**** The data ****

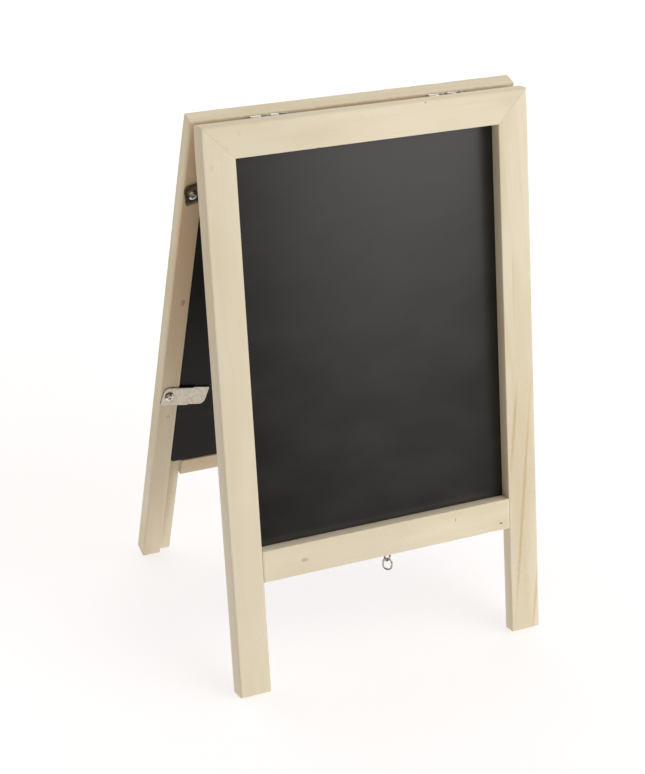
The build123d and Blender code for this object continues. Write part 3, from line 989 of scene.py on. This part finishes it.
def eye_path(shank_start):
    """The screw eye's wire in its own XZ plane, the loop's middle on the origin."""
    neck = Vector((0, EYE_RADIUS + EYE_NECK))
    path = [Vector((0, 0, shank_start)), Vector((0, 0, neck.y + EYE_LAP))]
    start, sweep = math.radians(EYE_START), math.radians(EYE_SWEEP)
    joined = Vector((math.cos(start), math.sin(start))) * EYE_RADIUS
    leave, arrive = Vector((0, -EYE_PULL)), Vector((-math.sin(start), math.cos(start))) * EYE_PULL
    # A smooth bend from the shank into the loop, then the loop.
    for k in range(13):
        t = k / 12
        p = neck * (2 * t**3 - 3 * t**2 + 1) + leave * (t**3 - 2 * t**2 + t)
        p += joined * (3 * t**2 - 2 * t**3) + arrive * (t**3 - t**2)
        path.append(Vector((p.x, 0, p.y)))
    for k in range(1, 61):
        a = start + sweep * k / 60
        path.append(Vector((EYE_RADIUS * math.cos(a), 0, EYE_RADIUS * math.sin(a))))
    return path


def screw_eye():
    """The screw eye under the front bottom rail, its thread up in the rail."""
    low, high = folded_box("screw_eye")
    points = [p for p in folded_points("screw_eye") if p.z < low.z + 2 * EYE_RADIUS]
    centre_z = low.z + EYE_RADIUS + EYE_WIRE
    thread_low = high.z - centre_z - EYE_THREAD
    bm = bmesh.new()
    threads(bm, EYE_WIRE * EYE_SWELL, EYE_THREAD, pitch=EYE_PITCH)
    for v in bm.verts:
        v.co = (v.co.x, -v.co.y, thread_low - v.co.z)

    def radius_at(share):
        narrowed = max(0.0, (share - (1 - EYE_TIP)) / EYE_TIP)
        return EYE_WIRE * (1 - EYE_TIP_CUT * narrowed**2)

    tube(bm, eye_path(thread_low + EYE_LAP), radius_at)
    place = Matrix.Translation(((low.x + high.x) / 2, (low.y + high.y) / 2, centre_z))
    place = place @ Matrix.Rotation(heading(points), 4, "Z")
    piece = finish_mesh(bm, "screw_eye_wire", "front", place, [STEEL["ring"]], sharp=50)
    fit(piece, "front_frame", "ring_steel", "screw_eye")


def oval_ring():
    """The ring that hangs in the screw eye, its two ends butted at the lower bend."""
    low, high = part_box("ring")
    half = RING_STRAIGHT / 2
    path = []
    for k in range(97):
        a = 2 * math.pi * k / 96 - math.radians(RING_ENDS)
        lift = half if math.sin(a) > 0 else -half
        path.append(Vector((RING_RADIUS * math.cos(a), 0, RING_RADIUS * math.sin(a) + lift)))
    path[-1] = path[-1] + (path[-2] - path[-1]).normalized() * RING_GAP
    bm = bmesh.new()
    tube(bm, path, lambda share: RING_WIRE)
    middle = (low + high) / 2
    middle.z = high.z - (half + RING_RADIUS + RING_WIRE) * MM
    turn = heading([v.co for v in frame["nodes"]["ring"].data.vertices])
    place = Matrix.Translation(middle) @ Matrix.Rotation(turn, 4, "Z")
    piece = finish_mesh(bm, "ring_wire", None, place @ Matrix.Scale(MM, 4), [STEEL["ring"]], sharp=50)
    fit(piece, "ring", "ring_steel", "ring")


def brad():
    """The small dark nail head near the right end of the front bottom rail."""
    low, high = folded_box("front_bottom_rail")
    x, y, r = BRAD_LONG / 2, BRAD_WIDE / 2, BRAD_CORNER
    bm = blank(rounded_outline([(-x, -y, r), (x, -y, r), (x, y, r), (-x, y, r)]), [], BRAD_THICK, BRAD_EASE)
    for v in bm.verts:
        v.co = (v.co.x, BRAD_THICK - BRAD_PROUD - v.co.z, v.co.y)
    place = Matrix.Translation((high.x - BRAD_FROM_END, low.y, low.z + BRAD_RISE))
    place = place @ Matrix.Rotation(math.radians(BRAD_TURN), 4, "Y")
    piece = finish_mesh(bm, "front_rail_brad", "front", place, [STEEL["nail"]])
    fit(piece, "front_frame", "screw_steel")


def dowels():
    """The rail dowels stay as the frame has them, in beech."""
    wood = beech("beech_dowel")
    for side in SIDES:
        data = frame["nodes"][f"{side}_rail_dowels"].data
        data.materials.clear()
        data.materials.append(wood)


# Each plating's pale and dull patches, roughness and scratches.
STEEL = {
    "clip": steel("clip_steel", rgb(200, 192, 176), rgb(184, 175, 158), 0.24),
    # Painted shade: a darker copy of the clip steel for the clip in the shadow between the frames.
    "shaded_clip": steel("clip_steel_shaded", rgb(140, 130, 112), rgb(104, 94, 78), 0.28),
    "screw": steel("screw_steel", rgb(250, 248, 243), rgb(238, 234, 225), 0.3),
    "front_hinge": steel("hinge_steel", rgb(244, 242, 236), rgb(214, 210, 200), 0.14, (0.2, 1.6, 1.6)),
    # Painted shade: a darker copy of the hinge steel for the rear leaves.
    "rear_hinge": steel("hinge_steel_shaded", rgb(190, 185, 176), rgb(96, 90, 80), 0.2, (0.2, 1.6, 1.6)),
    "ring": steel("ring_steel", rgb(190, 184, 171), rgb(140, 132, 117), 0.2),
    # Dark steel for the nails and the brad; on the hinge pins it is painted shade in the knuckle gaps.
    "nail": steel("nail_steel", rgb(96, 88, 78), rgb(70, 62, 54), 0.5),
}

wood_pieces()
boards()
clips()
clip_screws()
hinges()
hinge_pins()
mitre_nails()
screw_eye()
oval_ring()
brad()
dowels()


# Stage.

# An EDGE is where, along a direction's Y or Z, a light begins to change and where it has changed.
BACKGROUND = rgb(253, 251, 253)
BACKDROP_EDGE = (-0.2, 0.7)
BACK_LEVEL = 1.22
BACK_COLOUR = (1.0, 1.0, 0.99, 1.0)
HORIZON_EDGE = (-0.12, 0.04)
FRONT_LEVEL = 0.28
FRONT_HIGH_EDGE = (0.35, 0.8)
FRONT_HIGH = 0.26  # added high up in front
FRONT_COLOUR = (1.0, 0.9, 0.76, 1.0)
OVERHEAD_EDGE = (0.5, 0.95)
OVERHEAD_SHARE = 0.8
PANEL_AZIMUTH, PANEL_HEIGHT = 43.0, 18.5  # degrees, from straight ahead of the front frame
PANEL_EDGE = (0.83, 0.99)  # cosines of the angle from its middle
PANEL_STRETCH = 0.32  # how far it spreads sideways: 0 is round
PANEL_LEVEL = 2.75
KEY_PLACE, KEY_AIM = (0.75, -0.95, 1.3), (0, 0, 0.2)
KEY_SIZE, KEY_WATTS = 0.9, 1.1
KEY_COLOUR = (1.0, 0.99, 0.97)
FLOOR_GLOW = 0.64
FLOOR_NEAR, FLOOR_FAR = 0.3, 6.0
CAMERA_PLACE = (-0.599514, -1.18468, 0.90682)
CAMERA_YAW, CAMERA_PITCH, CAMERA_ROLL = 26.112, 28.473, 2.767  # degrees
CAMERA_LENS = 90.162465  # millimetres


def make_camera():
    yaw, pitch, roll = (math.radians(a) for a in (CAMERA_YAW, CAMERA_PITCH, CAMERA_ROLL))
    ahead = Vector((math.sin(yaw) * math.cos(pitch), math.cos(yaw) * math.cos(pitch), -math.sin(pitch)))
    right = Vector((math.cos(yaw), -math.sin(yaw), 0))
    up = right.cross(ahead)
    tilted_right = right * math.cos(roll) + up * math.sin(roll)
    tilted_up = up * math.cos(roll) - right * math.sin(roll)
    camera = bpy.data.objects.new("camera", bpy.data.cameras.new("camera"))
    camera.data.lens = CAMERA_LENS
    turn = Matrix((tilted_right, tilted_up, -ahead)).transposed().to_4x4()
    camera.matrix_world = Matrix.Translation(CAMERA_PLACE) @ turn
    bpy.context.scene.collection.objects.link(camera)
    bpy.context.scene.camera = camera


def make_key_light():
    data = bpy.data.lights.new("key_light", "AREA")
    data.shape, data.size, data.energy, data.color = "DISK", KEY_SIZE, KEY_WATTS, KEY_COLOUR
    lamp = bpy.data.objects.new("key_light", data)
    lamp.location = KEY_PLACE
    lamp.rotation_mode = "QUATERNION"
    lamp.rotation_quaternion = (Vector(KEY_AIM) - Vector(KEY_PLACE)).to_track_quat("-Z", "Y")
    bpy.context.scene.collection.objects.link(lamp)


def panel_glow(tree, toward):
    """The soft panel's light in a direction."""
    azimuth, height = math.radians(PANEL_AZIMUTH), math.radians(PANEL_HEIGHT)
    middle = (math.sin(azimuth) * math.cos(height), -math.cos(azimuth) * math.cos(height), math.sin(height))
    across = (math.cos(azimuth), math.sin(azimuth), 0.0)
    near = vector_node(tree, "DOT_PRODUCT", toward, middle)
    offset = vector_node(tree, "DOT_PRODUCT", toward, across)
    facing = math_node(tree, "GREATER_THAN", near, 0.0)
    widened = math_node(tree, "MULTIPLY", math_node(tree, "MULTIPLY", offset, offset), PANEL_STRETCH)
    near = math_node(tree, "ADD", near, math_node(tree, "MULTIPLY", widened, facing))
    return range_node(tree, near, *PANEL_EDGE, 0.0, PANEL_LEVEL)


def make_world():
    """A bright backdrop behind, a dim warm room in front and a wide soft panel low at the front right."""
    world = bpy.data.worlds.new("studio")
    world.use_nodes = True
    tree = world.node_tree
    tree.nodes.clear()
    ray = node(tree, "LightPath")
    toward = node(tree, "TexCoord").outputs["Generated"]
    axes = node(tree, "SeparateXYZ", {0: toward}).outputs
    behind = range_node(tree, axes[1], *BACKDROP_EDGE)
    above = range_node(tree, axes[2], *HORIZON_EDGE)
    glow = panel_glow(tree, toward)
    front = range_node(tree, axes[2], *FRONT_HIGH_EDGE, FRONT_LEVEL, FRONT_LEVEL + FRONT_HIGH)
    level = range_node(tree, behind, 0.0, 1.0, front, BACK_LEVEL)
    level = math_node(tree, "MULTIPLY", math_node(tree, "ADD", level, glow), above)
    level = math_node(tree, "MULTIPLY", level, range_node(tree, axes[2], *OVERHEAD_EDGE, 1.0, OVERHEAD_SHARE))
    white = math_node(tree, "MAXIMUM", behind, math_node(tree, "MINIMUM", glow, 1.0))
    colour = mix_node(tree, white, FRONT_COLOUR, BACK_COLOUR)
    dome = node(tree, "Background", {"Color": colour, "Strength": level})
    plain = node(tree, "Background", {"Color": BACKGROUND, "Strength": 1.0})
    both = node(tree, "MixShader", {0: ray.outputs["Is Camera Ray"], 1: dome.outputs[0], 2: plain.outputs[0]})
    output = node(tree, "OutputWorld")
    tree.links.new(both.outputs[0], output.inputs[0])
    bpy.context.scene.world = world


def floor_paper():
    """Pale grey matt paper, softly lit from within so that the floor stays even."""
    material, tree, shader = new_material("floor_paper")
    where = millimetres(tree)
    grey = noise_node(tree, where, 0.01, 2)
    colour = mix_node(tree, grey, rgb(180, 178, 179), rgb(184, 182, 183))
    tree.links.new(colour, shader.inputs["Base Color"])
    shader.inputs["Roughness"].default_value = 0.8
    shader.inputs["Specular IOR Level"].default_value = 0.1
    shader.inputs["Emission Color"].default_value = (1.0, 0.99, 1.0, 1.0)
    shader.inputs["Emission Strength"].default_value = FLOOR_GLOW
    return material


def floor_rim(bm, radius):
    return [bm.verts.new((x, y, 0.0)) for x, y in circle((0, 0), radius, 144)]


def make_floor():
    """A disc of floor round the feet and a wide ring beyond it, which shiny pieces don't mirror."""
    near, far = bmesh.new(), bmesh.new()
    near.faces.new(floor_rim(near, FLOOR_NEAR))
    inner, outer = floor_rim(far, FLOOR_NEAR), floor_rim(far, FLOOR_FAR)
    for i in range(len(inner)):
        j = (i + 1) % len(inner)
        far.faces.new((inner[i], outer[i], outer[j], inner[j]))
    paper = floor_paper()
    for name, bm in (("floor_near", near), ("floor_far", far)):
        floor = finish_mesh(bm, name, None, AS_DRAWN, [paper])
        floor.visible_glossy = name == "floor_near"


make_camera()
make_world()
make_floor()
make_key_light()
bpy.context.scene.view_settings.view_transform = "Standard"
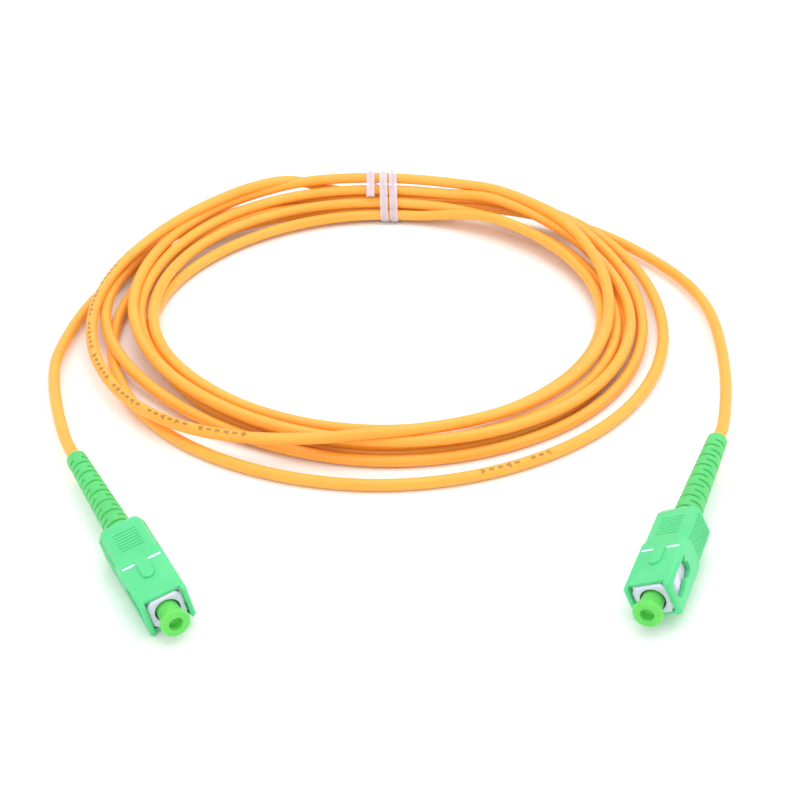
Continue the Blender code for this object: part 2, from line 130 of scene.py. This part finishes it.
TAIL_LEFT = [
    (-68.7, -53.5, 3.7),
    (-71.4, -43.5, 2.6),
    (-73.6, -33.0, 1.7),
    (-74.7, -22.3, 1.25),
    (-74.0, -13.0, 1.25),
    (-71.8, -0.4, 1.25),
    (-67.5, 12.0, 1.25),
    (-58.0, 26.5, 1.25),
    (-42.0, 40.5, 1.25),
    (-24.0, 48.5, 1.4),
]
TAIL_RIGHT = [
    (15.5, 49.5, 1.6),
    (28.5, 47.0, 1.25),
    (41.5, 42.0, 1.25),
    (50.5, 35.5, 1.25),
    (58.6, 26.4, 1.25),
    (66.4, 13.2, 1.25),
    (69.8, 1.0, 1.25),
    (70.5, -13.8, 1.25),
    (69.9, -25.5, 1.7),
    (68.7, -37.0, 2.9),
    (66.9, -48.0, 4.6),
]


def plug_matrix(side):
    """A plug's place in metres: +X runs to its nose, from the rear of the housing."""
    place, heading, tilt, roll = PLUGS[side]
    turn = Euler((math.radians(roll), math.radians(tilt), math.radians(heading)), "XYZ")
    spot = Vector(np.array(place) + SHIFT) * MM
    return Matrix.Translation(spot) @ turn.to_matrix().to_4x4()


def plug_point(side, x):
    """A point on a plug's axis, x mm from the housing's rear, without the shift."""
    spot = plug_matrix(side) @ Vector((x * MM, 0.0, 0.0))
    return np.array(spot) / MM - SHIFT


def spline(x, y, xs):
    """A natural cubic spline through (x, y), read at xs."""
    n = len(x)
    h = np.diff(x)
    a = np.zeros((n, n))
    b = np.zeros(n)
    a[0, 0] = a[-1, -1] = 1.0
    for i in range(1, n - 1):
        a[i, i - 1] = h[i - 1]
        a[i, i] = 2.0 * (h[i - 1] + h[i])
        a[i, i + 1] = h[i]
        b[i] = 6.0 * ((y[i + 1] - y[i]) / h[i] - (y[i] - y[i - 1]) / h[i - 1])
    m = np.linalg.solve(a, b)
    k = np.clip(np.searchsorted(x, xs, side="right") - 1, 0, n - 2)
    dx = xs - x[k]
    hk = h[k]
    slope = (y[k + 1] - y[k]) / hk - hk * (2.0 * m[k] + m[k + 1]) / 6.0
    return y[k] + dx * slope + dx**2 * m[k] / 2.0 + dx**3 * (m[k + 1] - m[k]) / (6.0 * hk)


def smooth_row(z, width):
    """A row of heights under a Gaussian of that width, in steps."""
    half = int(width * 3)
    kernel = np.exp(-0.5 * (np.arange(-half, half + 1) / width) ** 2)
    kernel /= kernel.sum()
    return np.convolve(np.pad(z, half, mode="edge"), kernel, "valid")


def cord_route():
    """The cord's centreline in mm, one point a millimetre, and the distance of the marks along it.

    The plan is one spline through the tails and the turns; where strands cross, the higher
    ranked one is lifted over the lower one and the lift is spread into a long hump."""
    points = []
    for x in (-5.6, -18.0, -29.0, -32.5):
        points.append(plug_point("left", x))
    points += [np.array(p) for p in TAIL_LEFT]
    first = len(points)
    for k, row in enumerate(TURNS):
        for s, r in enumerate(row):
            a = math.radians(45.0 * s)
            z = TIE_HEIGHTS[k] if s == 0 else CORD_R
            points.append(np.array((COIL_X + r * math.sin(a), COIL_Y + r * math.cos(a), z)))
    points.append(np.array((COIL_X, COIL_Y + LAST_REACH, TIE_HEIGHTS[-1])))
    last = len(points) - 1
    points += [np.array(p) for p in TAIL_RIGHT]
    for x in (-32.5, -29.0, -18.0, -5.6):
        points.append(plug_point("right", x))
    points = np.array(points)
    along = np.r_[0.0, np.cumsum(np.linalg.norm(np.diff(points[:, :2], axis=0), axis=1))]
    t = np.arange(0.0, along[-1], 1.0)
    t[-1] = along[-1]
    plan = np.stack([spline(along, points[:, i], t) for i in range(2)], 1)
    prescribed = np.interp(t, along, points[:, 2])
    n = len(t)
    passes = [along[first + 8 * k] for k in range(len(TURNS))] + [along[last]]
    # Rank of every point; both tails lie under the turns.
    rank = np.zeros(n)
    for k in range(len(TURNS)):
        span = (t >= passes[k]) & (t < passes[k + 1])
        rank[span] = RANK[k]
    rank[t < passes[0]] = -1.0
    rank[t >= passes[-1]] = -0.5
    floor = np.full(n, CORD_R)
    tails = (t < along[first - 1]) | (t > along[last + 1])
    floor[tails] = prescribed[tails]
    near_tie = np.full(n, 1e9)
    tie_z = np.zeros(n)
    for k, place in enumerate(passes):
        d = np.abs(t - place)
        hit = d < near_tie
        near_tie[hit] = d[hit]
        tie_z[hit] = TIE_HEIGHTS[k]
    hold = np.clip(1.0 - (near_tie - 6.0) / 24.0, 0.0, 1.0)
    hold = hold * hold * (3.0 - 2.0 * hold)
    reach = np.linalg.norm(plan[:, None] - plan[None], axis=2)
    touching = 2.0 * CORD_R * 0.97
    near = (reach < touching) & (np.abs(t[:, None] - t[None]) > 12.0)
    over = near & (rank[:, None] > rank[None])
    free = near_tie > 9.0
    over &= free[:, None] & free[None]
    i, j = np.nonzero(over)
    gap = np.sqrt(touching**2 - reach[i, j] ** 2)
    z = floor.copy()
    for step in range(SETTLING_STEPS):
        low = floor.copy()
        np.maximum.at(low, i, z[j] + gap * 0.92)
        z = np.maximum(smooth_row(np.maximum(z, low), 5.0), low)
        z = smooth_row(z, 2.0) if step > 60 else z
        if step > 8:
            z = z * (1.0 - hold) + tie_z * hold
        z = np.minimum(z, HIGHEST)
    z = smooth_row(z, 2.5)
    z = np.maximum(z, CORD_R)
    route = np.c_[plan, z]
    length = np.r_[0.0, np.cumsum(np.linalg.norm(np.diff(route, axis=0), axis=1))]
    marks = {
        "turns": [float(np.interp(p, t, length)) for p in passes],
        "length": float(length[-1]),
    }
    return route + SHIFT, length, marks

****

Work to be completed:
Only the lines from the top of the data through the line that contains "v.co = (v.co.x, -v.co.y, thread_low" should be quoted, exactly as they stand.

Finished answer:
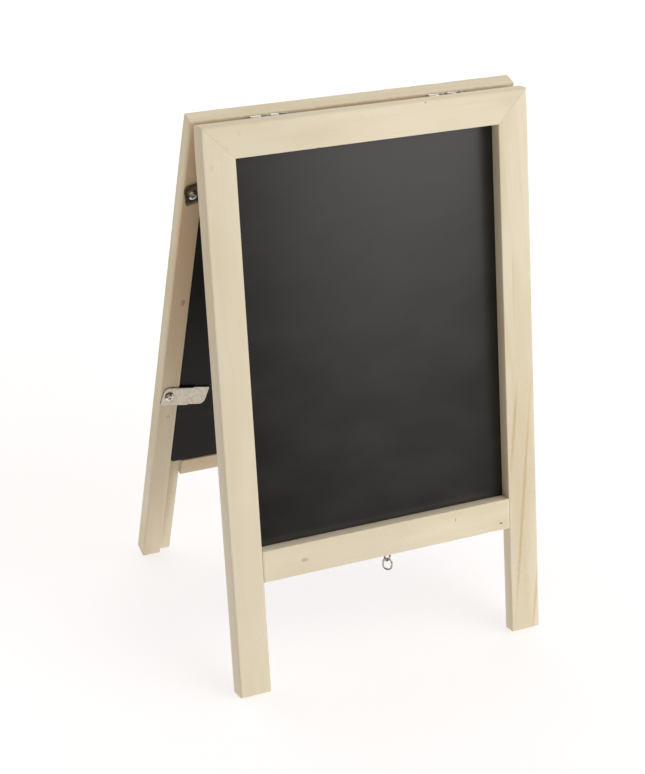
The build123d and Blender code for this object continues. Write part 3, from line 989 of scene.py on. This part finishes it.
def eye_path(shank_start):
    """The screw eye's wire in its own XZ plane, the loop's middle on the origin."""
    neck = Vector((0, EYE_RADIUS + EYE_NECK))
    path = [Vector((0, 0, shank_start)), Vector((0, 0, neck.y + EYE_LAP))]
    start, sweep = math.radians(EYE_START), math.radians(EYE_SWEEP)
    joined = Vector((math.cos(start), math.sin(start))) * EYE_RADIUS
    leave, arrive = Vector((0, -EYE_PULL)), Vector((-math.sin(start), math.cos(start))) * EYE_PULL
    # A smooth bend from the shank into the loop, then the loop.
    for k in range(13):
        t = k / 12
        p = neck * (2 * t**3 - 3 * t**2 + 1) + leave * (t**3 - 2 * t**2 + t)
        p += joined * (3 * t**2 - 2 * t**3) + arrive * (t**3 - t**2)
        path.append(Vector((p.x, 0, p.y)))
    for k in range(1, 61):
        a = start + sweep * k / 60
        path.append(Vector((EYE_RADIUS * math.cos(a), 0, EYE_RADIUS * math.sin(a))))
    return path


def screw_eye():
    """The screw eye under the front bottom rail, its thread up in the rail."""
    low, high = folded_box("screw_eye")
    points = [p for p in folded_points("screw_eye") if p.z < low.z + 2 * EYE_RADIUS]
    centre_z = low.z + EYE_RADIUS + EYE_WIRE
    thread_low = high.z - centre_z - EYE_THREAD
    bm = bmesh.new()
    threads(bm, EYE_WIRE * EYE_SWELL, EYE_THREAD, pitch=EYE_PITCH)
    for v in bm.verts:
        v.co = (v.co.x, -v.co.y, thread_low - v.co.z)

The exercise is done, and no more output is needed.